== Source data ==
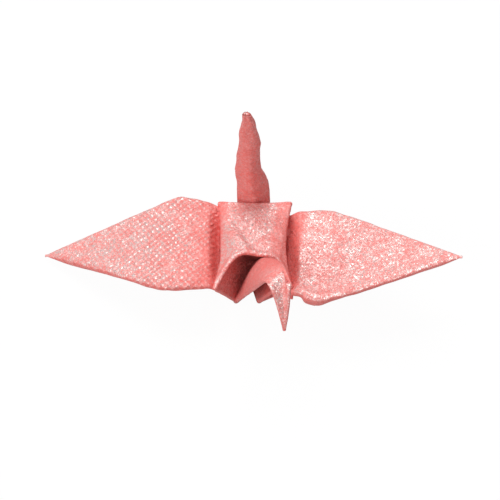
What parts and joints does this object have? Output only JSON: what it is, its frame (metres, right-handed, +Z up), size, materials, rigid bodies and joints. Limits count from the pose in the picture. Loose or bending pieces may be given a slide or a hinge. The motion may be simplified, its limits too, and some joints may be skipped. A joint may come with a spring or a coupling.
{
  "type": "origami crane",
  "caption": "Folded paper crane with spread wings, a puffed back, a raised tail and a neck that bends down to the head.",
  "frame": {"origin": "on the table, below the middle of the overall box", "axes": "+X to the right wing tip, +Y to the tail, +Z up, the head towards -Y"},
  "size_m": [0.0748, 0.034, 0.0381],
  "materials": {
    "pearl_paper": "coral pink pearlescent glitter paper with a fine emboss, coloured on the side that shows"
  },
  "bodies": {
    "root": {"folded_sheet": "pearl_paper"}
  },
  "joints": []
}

== Instruction ==
Return all of the data word for word.

== Output for this task ==
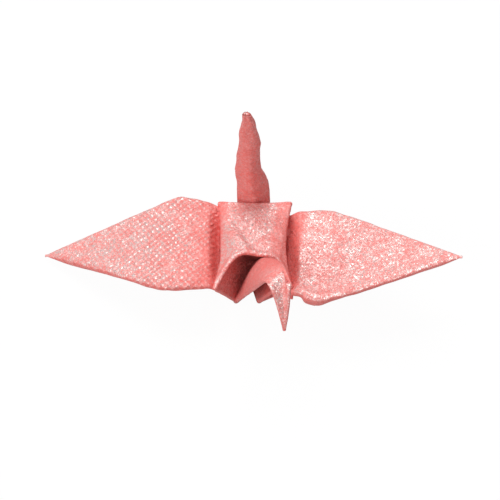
What parts and joints does this object have? Output only JSON: what it is, its frame (metres, right-handed, +Z up), size, materials, rigid bodies and joints. Limits count from the pose in the picture. Loose or bending pieces may be given a slide or a hinge. The motion may be simplified, its limits too, and some joints may be skipped. A joint may come with a spring or a coupling.
{
  "type": "origami crane",
  "caption": "Folded paper crane with spread wings, a puffed back, a raised tail and a neck that bends down to the head.",
  "frame": {"origin": "on the table, below the middle of the overall box", "axes": "+X to the right wing tip, +Y to the tail, +Z up, the head towards -Y"},
  "size_m": [0.0748, 0.034, 0.0381],
  "materials": {
    "pearl_paper": "coral pink pearlescent glitter paper with a fine emboss, coloured on the side that shows"
  },
  "bodies": {
    "root": {"folded_sheet": "pearl_paper"}
  },
  "joints": []
}